1. A double bridge bicycle fork, in particular for racing bicycles, comprising:

a fork crown connecting two fork legs,

a bottom bearing seat connected with said fork crown,

an upper bearing support connected with a stem,

a steer tube offset from the fork crown, said steer tube connecting said two bearing seats, and

actuation elements for switching elements and/or a rear wheel brake, said actuation elements being guided from a handle bar connected with said stem, passing between said two bearing seats, into a frame element.

2. The double bridge bicycle fork of claim 1, wherein the steer tube is fixedly connected with the stem, in particular screwed thereto.

3. The double bridge bicycle fork of claim 1, wherein the actuation elements are passed through the upper bearing seat.

4. The double bridge bicycle fork of claim 1, further comprising a sleeve connected with the upper bearing seat, which has an opening directed towards the frame element and intended for passing the actuation elements therethrough.

5. The double bridge bicycle fork of claim 1, wherein the sleeve is connected with the bottom bearing seat.

6. The double bridge bicycle fork of claim 1, further comprising a cable stop connected with the upper bearing seat, in particular with the sleeve.
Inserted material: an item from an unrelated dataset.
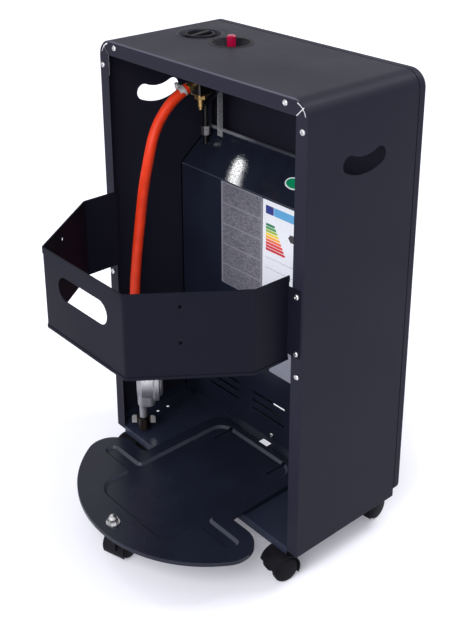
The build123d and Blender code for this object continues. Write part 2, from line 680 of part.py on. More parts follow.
def injector():
    """Brass injector block on the feed pipe, its jet facing the mixing tube's bell."""
    x, y, top = PIPE_ROUTE[-1]
    body = block(x - 9, x + 9, y - 9, y + 19, top - 26, top)
    body = fillet(body.edges().filter_by(Axis.Z), 3)
    jet = turned([(0, 0), (6, 0), (6, 6), (3, 10), (3, 14), (0, 14)])
    return body + Pos(x - 9, -68, 236) * Rot(0, -90, 0) * jet


def pilot_assembly():
    """Pilot bracket under the plaques with its burner, thermocouple and spark electrode."""
    y = BURNER_FRONT_Y
    bracket = block(PILOT_X - 28, PILOT_X + 28, y - 2, y, 250, 262)
    bracket += block(PILOT_X - 28, PILOT_X + 28, y - 14, y, 250, 251.5)
    bracket += rod(PILOT_X - 18, y - 8, 244, 272, 3.2)
    bracket += rod(PILOT_X, y - 8, 240, 280, 2.2)
    bracket += rod(PILOT_X + 18, y - 8, 244, 266, 3.5)
    bracket += rod(PILOT_X + 18, y - 8, 266, 284, 0.9)
    return bracket


# --- castors -------------------------------------------------------------------------------------
def castor_mount(name):
    """Fixed plate and stem."""
    x, y, heading = CASTORS[name]
    top = TRAY_TOP - TRAY_SHEET if name == "tray" else FLOOR_TOP - SHEET
    shoulder = BASE_LIP_BOTTOM
    profile = [(0, top), (15, top), (15, top - 2), (8, top - 2), (8, shoulder), (STEM_RADIUS, shoulder)]
    profile += [(STEM_RADIUS, -24), (0, -24)]
    return Pos(x, y) * turned(profile)


def castor_hood(name):
    """Swivelling core, cowl and axle, drawn with the wheels trailing along +Y."""
    x, y, heading = CASTORS[name]
    centre = (CASTOR_TRAIL, GROUND_Z + WHEEL_RADIUS)
    boss = Pos(0, -17) * Rectangle(15, 18.6)
    core = Pos(*centre) * Circle(15.5) + boss
    core += Polygon((-7.5, -26), (CASTOR_TRAIL, -40), (CASTOR_TRAIL, -12), (0, -7.7), align=None)
    half = CASTOR_CORE / 2
    hood = along_x(core, -half, half)
    cowl = CenterArc(centre, 21.2, 12, 196)
    ring = trace(cowl, 1.8)
    hood += along_x(ring, -half - WHEEL_WIDTH, half + WHEEL_WIDTH)
    hood -= block(-30, 30, -40, 60, -7.7, 20)
    hood -= rod(0, 0, -24.4, 0, STEM_RADIUS + RUNNING_FIT)
    axle = Pos(0, *centre) * Rot(0, 90, 0) * Cylinder(AXLE_RADIUS, 2 * (half + WHEEL_WIDTH) - 4)
    return Pos(x, y) * Rot(0, 0, heading - 90) * (hood + axle)


def castor_wheel(name, side):
    """One wheel of the pair: rounded tread, flat outer disc and the axle bore."""
    x, y, heading = CASTORS[name]
    inner = CASTOR_CORE / 2 + 0.3
    outer = CASTOR_CORE / 2 + WHEEL_WIDTH
    bore = AXLE_RADIUS + RUNNING_FIT
    wheel = turned([
        (bore, inner), (WHEEL_RADIUS - 1, inner), (WHEEL_RADIUS, inner + 1), (WHEEL_RADIUS, outer - 3),
        (WHEEL_RADIUS - 1.5, outer - 0.8), (WHEEL_RADIUS - 3, outer), (0, outer), (0, outer - 1.6),
        (bore, outer - 1.6),
    ])
    wheel = Pos(0, CASTOR_TRAIL, GROUND_Z + WHEEL_RADIUS) * Rot(0, 90 * side, 0) * wheel
    return Pos(x, y) * Rot(0, 0, heading - 90) * wheel


def tray_nut():
    """Domed nut and washer that hold the tray's castor."""
    return Pos(0, TRAY_BOLT_Y) * (
        turned([(0, TRAY_TOP), (10, TRAY_TOP), (10, TRAY_TOP + 1.5), (0, TRAY_TOP + 1.5)])
        + along_z(RegularPolygon(6.5, 6, major_radius=False), TRAY_TOP + 1.5, TRAY_TOP + 8)
        + turned([(0, TRAY_TOP + 8), (6, TRAY_TOP + 8), (4.5, TRAY_TOP + 11.5), (0, TRAY_TOP + 13)])
    )


def main():
    os.makedirs("parts", exist_ok=True)
    write_node("cabinet_shell", cabinet_shell())
    write_node("corner_gusset_left", corner_gusset(1))
    write_node("corner_gusset_right", corner_gusset(-1))
    write_node("front_frame", front_frame())
    write_node("front_louvre_panel", front_louvre_panel())
    write_node("back_plate", back_plate())
    write_node("base_plate", base_plate())
    write_node("bottle_tray", bottle_tray())
    write_node("tray_nut", tray_nut())
    write_node("retaining_band", retaining_band())
    write_node("knob_bezel", knob_bezel())
    write_node("control_knob", control_knob())
    write_node("valve_spindle", valve_spindle())
    write_node("spindle_collar", spindle_collar())
    write_node("valve_body", valve_body())
    write_node("valve_strut", valve_strut())
    write_node("igniter_well", igniter_well())
    write_node("igniter_body", igniter_body())
    write_node("igniter_button", igniter_button())
    write_node("feed_pipe", feed_pipe())
    write_node("injector", injector())
    write_node("burner_body", burner_body())
    for column in range(PLAQUE_COUNT):
        write_node(f"ceramic_plaque_{column + 1}", ceramic_plaque(column))
    write_node("reflector", reflector())
    write_node("guard_grille", guard_grille())
    write_node("pilot_assembly", pilot_assembly())
    write_node("hose_tail", hose_tail())
    write_node("hose_clamp_valve", hose_clamp(0, 1))
    write_node("gas_hose", gas_hose())
    write_node("hose_clamp_regulator", hose_clamp(-1, -1))
    write_node("regulator_body", regulator_body())
    write_node("regulator_bonnet", regulator_bonnet())
    write_node("union_nut", union_nut())
    for name in CASTORS:
        write_node(f"castor_{name}_mount", castor_mount(name))
        write_node(f"castor_{name}_hood", castor_hood(name))
        write_node(f"castor_{name}_wheel_a", castor_wheel(name, 1))
        write_node(f"castor_{name}_wheel_b", castor_wheel(name, -1))


main()
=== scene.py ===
import math

import bmesh
import bpy
from mathutils import Matrix, Vector


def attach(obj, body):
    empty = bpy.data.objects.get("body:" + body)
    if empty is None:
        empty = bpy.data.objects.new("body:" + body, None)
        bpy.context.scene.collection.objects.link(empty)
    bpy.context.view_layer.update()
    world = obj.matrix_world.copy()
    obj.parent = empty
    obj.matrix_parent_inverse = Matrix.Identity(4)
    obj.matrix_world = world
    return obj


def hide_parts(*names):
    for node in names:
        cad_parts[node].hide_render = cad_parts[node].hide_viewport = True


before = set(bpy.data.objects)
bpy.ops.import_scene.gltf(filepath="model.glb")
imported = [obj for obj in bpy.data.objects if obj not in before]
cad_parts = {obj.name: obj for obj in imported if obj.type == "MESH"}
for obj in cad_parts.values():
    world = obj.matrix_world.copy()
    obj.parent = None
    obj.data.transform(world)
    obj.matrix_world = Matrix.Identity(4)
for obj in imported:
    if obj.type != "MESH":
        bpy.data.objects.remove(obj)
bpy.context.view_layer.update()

bl_info = {
    "name": "Gas cabinet heater dressing",
    "version": (1, 0, 0),
    "blender": (4, 5, 0),
    "location": "View3D > Sidebar > Heater",
    "description": "Finishes, hose, fasteners, plates and studio for the portable gas cabinet heater",
    "category": "Object",
}

# The CAD source draws the cabinet about its own middle: y grows to the rear, z = 0 is the lower
# edge of the side panels. These move a point of that drawing, in millimetres, into the frame.
DRAWING_SHIFT = Vector((0.0, -85.25, 50.0))

HOSE_ROUTE = [
    (136, 0, 573), (139.5, 20, 562), (142, 41.5, 541), (140.3, 60, 516), (138.5, 71.5, 482), (148, 76, 434),
    (163, 74, 372), (176.2, 73, 312), (175.5, 80.5, 251), (174.3, 82.3, 194), (164, 84, 152), (159, 84, 127),
]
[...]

7. The double bridge bicycle fork of claim 1, wherein said actuation elements are arranged within the handle bar and preferably within the stem.

8. The double bridge bicycle fork of claim 1, further comprising a brake unit integrated in the bicycle fork is arranged below the fork crown.

9. The double bridge bicycle fork of claim 8, wherein the brake unit comprises two brake arms arranged within the fork legs and/or the fork crown.

10. The double bridge bicycle fork of claim 9, wherein the brake arms are supported on pivot axes arranged within the fork legs and/or the fork crown.

11. The double bridge bicycle fork of claim 2, wherein the fork legs have a length-to-width ratio of at most 3:1 in the region of the lower ends of the brake arms.